● Task prompt
Every line that contains "three" counts once; give the total number of such lines, with no other words.

Modeling code records:
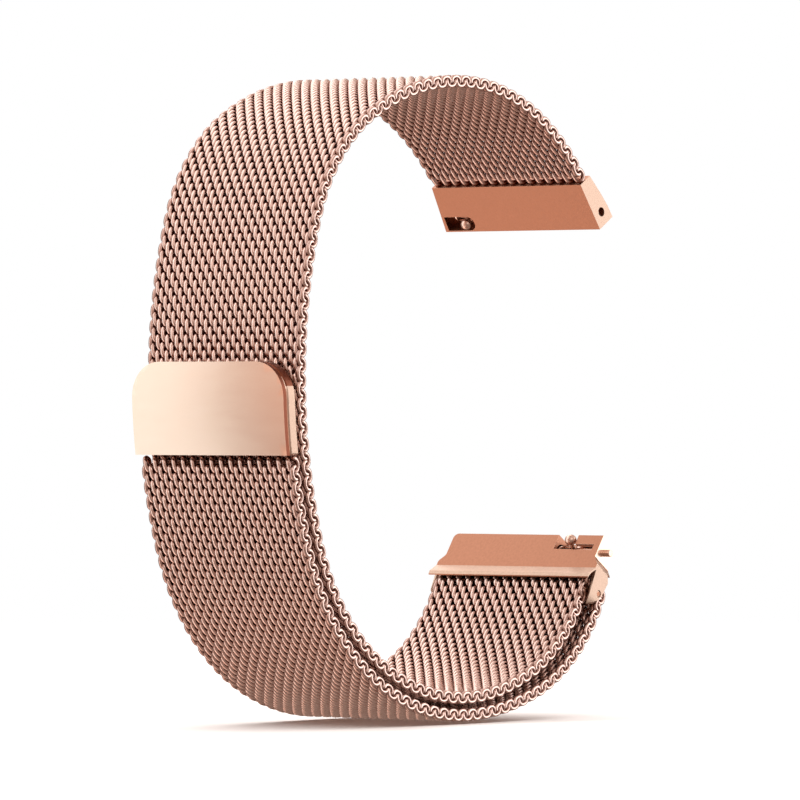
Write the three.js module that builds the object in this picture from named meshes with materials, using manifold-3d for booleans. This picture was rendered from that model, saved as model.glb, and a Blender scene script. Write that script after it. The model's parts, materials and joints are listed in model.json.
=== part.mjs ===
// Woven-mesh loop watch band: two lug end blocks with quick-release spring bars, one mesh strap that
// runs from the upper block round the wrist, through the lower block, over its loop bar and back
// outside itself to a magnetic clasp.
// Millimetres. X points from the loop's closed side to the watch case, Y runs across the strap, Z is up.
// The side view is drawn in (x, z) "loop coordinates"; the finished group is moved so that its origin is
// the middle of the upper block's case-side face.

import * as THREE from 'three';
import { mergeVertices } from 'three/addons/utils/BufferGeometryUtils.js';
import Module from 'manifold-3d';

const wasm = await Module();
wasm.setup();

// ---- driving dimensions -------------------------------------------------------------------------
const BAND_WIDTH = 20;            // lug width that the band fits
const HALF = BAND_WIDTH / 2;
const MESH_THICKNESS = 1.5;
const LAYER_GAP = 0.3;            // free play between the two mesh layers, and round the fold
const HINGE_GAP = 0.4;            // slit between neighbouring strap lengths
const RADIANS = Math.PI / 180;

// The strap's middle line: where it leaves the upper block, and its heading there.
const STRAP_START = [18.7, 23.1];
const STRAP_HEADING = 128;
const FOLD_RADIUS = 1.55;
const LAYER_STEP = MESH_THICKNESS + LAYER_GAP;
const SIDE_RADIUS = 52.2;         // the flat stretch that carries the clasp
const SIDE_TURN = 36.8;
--
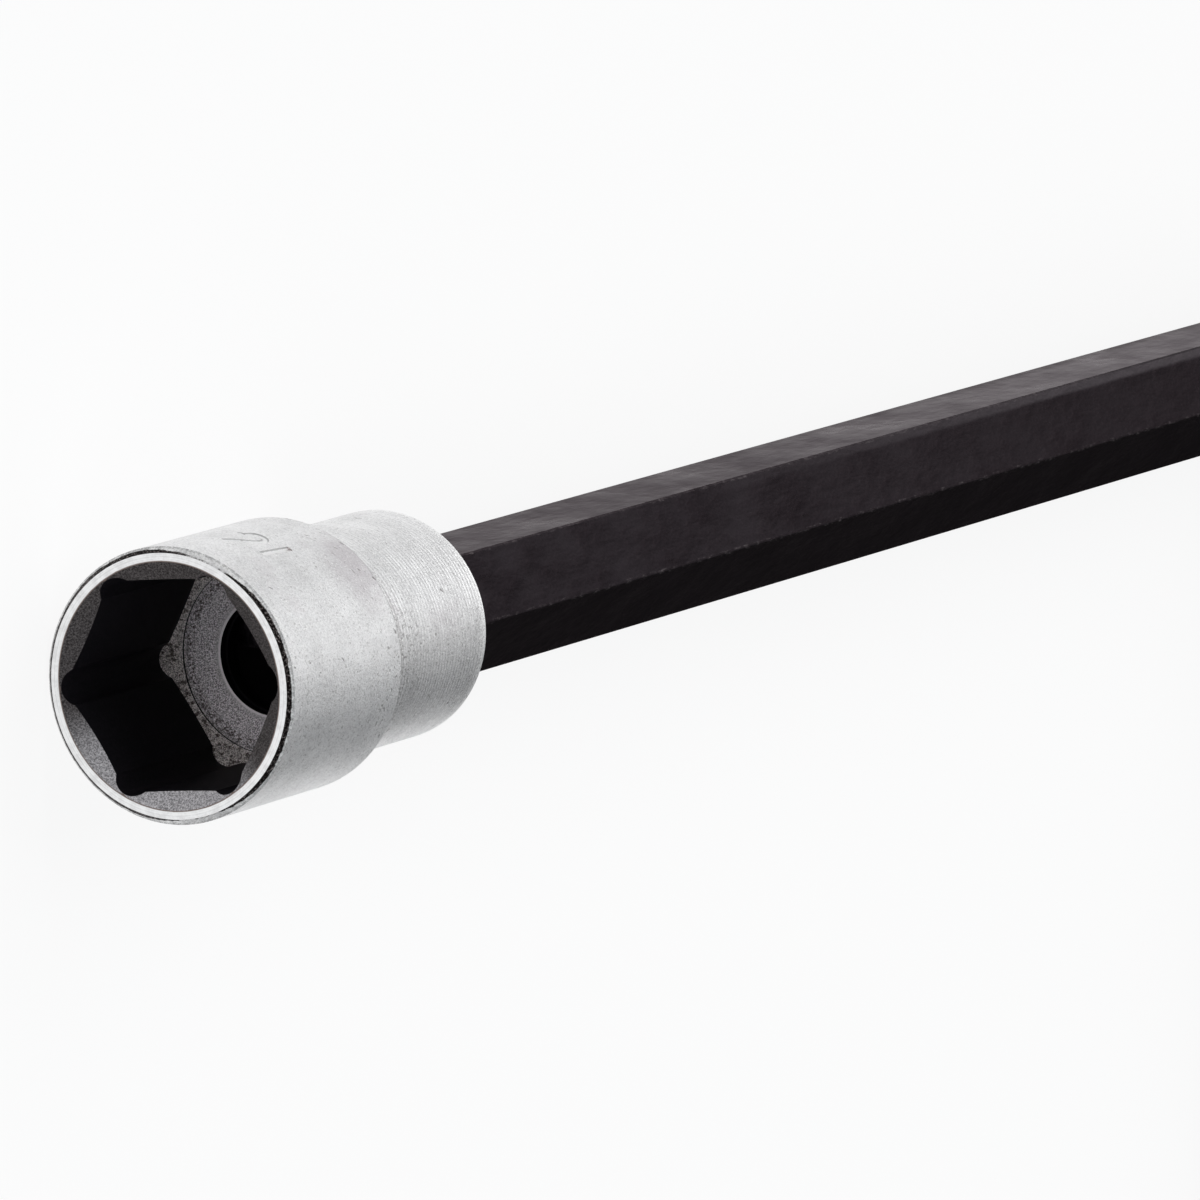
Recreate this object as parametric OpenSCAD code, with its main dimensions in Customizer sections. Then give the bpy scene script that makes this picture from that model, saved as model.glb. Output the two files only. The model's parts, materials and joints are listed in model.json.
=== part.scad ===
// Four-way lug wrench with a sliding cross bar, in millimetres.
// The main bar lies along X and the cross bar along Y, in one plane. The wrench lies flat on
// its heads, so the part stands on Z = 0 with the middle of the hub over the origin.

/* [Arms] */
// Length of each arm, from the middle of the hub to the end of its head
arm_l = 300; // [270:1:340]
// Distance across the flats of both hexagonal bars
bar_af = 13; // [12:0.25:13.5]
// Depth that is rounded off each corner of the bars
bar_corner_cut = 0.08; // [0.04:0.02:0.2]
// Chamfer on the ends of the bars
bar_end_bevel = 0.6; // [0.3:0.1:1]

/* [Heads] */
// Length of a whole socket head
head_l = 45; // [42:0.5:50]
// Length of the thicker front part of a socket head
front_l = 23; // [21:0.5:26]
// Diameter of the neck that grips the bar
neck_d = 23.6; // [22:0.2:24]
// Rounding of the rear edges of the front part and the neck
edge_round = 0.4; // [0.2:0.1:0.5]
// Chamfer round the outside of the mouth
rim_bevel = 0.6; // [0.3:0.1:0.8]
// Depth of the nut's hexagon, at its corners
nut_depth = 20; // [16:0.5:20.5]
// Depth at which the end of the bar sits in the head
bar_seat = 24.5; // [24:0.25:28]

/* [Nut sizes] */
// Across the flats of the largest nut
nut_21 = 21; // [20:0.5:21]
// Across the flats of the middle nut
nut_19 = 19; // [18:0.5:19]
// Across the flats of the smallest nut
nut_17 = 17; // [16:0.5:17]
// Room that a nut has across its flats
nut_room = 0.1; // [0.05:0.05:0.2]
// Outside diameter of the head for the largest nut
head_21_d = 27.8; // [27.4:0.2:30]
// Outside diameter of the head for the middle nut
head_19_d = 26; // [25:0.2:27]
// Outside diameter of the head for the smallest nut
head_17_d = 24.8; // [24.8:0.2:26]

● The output
3